— begin Records for processing —

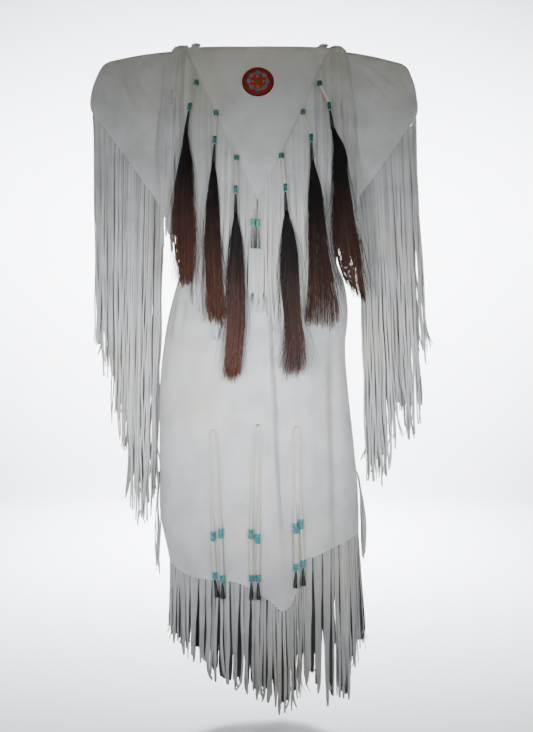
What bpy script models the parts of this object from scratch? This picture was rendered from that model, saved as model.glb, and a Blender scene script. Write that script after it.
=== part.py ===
"""Fringed buckskin wedding dress, standing open as if it were worn.

A Blender 4.5 script in metres, +Z up. The front faces -Y, and the origin is in the middle of the
neck opening, level with the shoulders. Every hide piece is a closed wall of its own, parted from
the next by a narrow seam. The body is read from a table of sections, the sleeves run from the
armholes to a table of cuff points, and all that hangs in front follows the body like a taut string.
"""
import math

import bpy
import numpy as np
from mathutils import Vector
from mathutils.bvhtree import BVHTree

# Hide walls and the narrow gaps between them, in metres
WALL = 0.002
SEAM_GAP = 0.0003
OVERLAY_LIFT = 0.0014
OVERLAY_WALL = 0.0016
SEAT_GAP = 0.0005

# The body: distance below the shoulder, how far its middle is off to one side, half width, how far
# the front and the back stand out at their middle and at their side edges, and how far round the
# section turns, in degrees
SECTION_COLUMNS = ("drop", "shift", "half_width", "front_mid", "front_edge", "back_mid",
                   "back_edge", "turn")
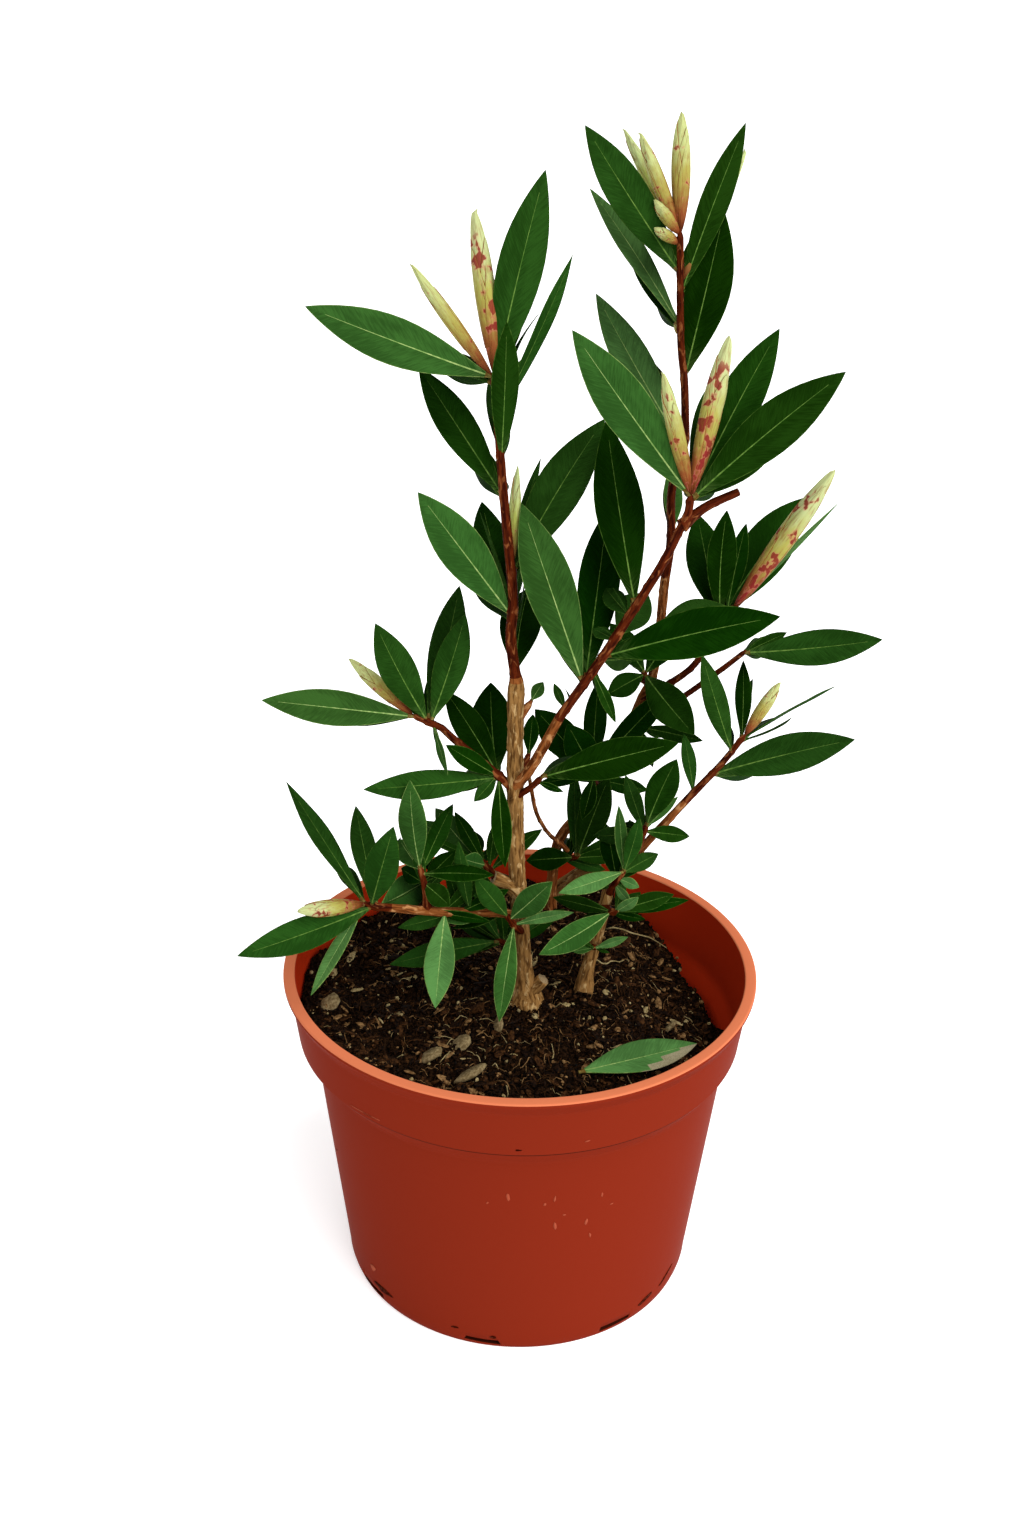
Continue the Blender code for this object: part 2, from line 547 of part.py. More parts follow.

— end Records for processing —

**Stated goal**:
Restate each record exactly as written.

**Task solution**:
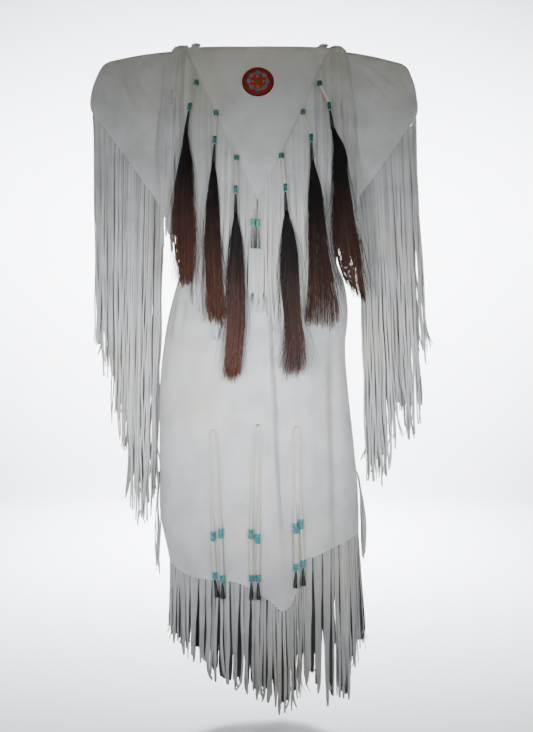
What bpy script models the parts of this object from scratch? This picture was rendered from that model, saved as model.glb, and a Blender scene script. Write that script after it.
=== part.py ===
"""Fringed buckskin wedding dress, standing open as if it were worn.

A Blender 4.5 script in metres, +Z up. The front faces -Y, and the origin is in the middle of the
neck opening, level with the shoulders. Every hide piece is a closed wall of its own, parted from
the next by a narrow seam. The body is read from a table of sections, the sleeves run from the
armholes to a table of cuff points, and all that hangs in front follows the body like a taut string.
"""
import math

import bpy
import numpy as np
from mathutils import Vector
from mathutils.bvhtree import BVHTree

# Hide walls and the narrow gaps between them, in metres
WALL = 0.002
SEAM_GAP = 0.0003
OVERLAY_LIFT = 0.0014
OVERLAY_WALL = 0.0016
SEAT_GAP = 0.0005

# The body: distance below the shoulder, how far its middle is off to one side, half width, how far
# the front and the back stand out at their middle and at their side edges, and how far round the
# section turns, in degrees
SECTION_COLUMNS = ("drop", "shift", "half_width", "front_mid", "front_edge", "back_mid",
                   "back_edge", "turn")
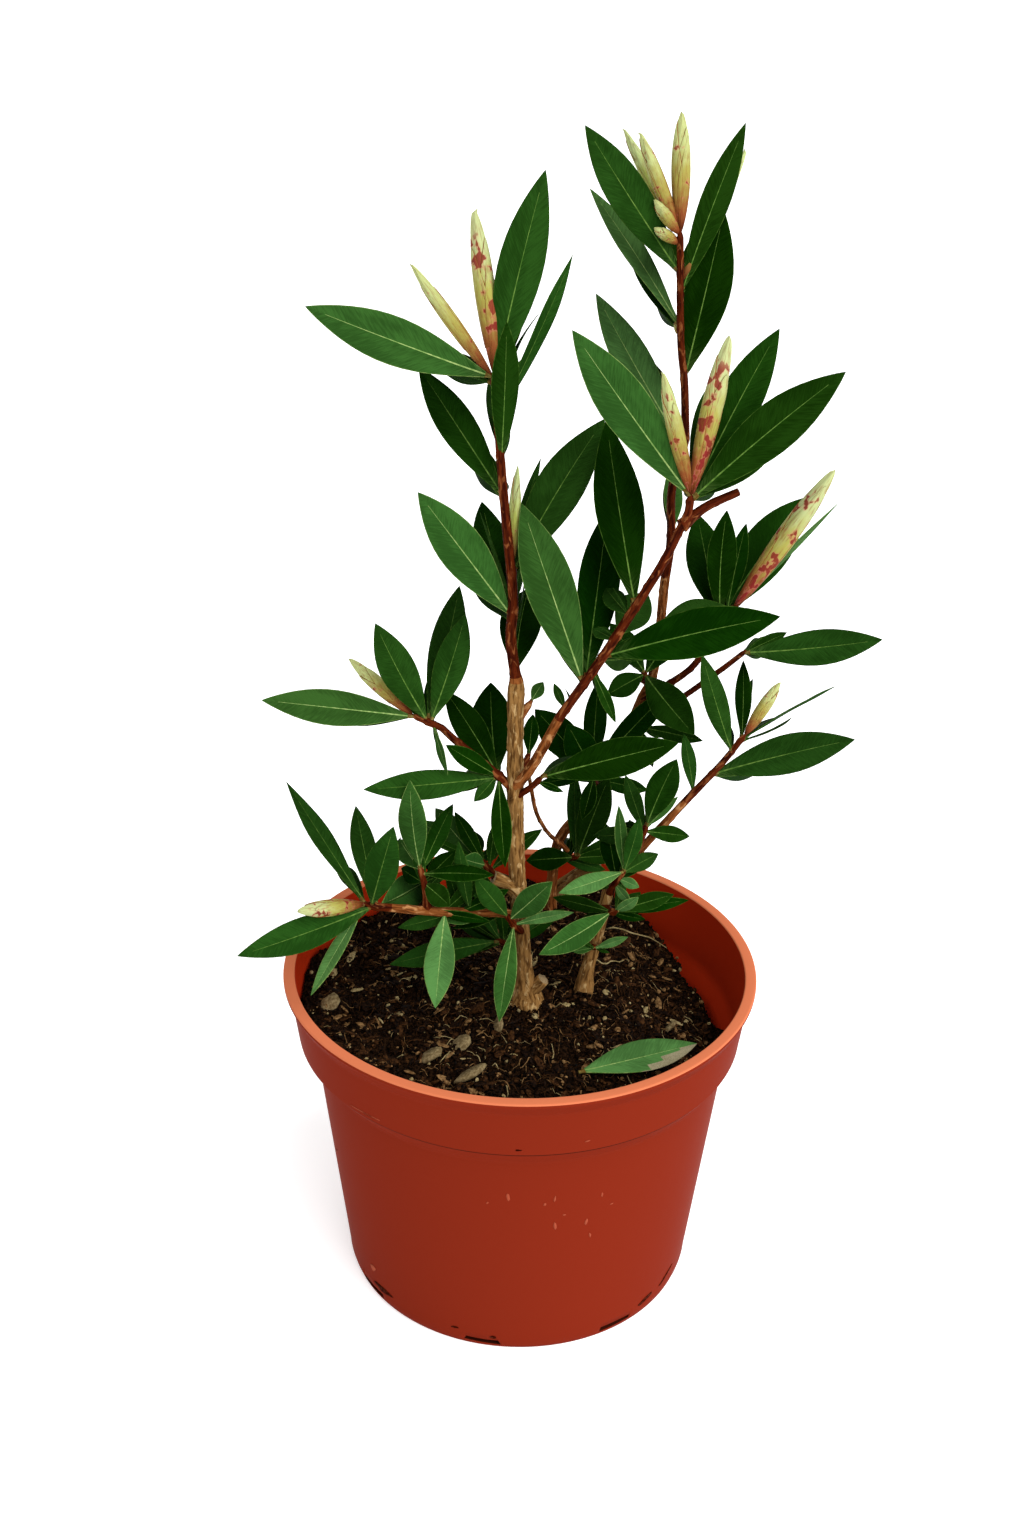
Continue the Blender code for this object: part 2, from line 547 of part.py. More parts follow.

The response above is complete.